STATED PROBLEM: Begin with the line that contains "base_top_layer();" and continue down through the line that contains "obj.parent = None"; reproduce those lines exactly and only those.

WORKING DATA:
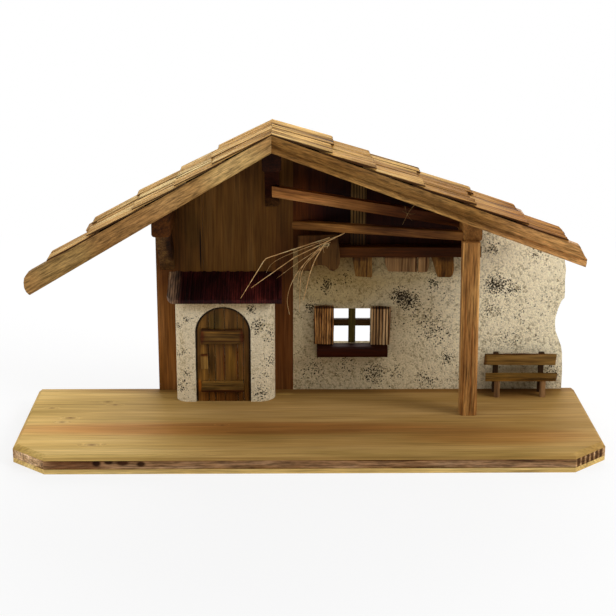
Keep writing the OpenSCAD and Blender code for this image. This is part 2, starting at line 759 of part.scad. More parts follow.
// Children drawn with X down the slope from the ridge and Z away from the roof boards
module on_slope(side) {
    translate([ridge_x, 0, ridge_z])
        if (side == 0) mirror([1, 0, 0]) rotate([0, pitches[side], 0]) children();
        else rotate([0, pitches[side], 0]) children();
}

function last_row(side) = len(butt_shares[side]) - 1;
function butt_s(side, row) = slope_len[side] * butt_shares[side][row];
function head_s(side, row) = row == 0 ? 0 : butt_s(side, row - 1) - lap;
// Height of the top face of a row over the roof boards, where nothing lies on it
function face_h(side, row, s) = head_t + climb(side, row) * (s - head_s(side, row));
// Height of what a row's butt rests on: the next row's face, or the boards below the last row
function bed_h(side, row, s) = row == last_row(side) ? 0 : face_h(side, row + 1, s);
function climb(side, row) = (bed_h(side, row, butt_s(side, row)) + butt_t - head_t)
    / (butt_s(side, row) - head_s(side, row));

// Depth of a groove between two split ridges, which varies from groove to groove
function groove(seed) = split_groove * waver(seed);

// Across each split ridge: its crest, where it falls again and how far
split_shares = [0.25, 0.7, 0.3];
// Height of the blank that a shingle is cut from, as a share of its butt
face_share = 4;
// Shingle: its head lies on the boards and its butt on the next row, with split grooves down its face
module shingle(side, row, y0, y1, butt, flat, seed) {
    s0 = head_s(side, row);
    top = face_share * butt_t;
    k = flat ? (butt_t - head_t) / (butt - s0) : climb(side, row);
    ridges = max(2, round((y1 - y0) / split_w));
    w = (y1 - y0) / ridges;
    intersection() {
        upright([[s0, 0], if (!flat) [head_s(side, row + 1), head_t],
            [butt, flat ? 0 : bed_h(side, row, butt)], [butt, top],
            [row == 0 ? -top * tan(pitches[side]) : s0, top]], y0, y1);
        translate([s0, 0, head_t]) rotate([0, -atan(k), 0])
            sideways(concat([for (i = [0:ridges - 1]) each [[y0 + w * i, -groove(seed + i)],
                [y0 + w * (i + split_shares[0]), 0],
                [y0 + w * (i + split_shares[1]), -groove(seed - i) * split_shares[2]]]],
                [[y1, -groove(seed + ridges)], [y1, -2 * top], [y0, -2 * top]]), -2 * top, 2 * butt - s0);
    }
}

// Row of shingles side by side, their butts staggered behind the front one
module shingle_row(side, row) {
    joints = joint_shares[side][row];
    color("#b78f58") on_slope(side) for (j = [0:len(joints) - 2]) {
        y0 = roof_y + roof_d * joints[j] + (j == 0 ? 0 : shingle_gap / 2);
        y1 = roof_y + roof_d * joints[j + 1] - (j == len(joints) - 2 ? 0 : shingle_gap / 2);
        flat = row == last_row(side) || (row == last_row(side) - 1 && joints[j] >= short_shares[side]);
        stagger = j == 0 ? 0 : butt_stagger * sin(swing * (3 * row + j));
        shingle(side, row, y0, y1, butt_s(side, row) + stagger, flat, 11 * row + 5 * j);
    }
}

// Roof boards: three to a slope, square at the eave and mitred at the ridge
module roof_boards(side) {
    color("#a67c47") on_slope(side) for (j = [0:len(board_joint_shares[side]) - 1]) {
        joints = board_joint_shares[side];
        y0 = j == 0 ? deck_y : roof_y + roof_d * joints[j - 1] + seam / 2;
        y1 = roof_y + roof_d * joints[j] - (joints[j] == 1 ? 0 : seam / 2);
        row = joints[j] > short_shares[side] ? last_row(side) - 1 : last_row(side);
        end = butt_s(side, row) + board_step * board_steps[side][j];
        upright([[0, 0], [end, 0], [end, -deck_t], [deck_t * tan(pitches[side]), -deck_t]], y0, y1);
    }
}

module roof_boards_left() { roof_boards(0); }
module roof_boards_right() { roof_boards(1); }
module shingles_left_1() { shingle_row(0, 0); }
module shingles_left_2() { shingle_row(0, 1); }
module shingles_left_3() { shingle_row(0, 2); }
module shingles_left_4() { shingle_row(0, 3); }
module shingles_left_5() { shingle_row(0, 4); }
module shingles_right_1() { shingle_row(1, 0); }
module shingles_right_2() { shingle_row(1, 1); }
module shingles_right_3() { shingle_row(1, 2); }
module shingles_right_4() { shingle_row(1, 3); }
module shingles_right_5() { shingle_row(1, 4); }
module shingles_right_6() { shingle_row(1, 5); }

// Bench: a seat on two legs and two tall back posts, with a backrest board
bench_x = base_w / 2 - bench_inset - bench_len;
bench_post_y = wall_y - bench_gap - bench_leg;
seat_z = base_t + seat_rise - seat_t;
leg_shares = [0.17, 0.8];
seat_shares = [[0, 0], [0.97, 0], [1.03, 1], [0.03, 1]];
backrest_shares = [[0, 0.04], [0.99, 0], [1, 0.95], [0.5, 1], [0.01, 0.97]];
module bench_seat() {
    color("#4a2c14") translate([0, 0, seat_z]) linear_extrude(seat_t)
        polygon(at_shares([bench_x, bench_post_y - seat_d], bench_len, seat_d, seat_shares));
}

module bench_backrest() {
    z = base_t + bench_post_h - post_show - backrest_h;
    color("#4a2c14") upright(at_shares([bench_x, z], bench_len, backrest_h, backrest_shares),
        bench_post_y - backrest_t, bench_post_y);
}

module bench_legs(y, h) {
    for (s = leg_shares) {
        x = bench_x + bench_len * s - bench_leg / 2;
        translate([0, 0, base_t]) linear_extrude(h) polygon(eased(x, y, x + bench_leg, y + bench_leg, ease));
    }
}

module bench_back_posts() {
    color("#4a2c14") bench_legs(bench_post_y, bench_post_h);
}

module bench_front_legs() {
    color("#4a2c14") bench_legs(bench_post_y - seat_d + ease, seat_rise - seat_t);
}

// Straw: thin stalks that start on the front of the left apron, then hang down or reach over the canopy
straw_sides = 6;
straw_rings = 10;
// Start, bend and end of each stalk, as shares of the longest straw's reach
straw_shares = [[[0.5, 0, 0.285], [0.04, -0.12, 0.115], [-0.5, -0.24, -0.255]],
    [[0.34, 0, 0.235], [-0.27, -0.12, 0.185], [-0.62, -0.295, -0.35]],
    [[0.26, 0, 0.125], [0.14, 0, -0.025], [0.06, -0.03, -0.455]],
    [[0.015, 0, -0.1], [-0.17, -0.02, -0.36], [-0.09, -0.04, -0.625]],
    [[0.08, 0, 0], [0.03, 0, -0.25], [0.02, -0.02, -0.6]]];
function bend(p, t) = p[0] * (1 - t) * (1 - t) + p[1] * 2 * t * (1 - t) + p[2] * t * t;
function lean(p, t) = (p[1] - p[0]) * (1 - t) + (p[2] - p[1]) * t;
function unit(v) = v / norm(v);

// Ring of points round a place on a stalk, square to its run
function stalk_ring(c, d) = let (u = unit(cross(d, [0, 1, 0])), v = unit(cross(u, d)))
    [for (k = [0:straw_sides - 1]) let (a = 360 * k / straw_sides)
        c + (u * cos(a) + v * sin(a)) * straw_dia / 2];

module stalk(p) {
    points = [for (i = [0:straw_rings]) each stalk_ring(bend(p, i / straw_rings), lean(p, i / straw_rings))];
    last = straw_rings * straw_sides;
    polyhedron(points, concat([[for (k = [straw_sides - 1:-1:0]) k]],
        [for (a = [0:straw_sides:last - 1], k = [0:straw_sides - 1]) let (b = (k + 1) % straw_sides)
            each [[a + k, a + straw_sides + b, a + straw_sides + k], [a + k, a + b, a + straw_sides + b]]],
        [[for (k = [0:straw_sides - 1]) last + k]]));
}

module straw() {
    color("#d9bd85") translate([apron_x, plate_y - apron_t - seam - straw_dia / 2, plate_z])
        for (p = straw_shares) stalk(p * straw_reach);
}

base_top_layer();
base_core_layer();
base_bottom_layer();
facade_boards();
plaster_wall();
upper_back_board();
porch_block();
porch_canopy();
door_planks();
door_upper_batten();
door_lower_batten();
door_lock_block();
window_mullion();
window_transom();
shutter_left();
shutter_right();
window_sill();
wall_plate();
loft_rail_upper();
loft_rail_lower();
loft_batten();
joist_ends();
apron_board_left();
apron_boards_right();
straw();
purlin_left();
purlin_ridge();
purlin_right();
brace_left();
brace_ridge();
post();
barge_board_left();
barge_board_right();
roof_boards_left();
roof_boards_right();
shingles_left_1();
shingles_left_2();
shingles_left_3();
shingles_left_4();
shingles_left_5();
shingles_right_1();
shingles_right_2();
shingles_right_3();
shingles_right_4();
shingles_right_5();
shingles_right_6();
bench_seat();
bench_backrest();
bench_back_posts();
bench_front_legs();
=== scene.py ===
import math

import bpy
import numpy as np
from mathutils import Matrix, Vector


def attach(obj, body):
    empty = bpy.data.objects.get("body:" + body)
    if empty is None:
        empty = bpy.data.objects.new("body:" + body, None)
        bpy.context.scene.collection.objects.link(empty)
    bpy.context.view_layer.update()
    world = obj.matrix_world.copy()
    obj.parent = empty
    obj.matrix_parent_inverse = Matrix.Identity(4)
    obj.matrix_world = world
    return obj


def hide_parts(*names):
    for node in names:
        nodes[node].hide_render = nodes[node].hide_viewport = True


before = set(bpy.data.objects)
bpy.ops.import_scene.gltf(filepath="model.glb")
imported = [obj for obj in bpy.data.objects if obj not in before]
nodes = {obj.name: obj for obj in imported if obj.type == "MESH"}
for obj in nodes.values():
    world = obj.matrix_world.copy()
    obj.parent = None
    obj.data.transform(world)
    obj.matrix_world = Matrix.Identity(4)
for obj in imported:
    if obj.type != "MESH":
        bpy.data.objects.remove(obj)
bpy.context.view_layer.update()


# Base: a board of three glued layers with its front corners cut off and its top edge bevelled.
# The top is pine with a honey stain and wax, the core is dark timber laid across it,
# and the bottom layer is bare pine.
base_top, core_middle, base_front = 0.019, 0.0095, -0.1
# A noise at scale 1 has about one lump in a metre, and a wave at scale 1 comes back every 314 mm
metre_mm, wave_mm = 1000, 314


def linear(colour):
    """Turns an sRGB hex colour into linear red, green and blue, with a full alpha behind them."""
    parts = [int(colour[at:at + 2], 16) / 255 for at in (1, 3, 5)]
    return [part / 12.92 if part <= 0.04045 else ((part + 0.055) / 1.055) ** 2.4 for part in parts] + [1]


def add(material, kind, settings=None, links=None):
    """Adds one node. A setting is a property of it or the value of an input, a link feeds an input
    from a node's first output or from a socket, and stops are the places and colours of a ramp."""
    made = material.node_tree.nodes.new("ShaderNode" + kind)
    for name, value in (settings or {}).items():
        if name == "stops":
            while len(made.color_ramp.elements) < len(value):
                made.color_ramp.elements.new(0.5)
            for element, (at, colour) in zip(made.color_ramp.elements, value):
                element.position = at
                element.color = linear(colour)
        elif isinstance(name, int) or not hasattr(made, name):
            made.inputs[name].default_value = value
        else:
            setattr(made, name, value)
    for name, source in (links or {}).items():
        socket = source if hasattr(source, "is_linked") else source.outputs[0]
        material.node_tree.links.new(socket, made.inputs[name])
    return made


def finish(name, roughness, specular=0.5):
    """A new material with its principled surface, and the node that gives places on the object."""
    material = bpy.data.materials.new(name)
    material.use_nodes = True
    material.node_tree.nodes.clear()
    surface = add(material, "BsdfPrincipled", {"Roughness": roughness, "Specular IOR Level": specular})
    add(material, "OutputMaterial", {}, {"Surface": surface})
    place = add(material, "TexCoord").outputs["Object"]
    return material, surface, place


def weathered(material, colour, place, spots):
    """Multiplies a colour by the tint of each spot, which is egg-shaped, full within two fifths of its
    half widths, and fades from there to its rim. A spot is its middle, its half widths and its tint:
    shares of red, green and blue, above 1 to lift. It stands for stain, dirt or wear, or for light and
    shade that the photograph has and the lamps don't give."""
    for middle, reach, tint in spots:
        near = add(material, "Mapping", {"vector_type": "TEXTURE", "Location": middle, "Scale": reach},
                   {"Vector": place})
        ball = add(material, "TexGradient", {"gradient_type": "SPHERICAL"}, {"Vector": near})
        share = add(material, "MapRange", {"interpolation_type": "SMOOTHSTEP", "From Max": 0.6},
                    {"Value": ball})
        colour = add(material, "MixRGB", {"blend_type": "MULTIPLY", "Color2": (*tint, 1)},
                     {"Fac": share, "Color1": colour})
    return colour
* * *
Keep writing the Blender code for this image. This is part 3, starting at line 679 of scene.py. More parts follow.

EXPECTED ANSWER:
base_top_layer();
base_core_layer();
base_bottom_layer();
facade_boards();
plaster_wall();
upper_back_board();
porch_block();
porch_canopy();
door_planks();
door_upper_batten();
door_lower_batten();
door_lock_block();
window_mullion();
window_transom();
shutter_left();
shutter_right();
window_sill();
wall_plate();
loft_rail_upper();
loft_rail_lower();
loft_batten();
joist_ends();
apron_board_left();
apron_boards_right();
straw();
purlin_left();
purlin_ridge();
purlin_right();
brace_left();
brace_ridge();
post();
barge_board_left();
barge_board_right();
roof_boards_left();
roof_boards_right();
shingles_left_1();
shingles_left_2();
shingles_left_3();
shingles_left_4();
shingles_left_5();
shingles_right_1();
shingles_right_2();
shingles_right_3();
shingles_right_4();
shingles_right_5();
shingles_right_6();
bench_seat();
bench_backrest();
bench_back_posts();
bench_front_legs();
=== scene.py ===
import math

import bpy
import numpy as np
from mathutils import Matrix, Vector


def attach(obj, body):
    empty = bpy.data.objects.get("body:" + body)
    if empty is None:
        empty = bpy.data.objects.new("body:" + body, None)
        bpy.context.scene.collection.objects.link(empty)
    bpy.context.view_layer.update()
    world = obj.matrix_world.copy()
    obj.parent = empty
    obj.matrix_parent_inverse = Matrix.Identity(4)
    obj.matrix_world = world
    return obj


def hide_parts(*names):
    for node in names:
        nodes[node].hide_render = nodes[node].hide_viewport = True


before = set(bpy.data.objects)
bpy.ops.import_scene.gltf(filepath="model.glb")
imported = [obj for obj in bpy.data.objects if obj not in before]
nodes = {obj.name: obj for obj in imported if obj.type == "MESH"}
for obj in nodes.values():
    world = obj.matrix_world.copy()
    obj.parent = None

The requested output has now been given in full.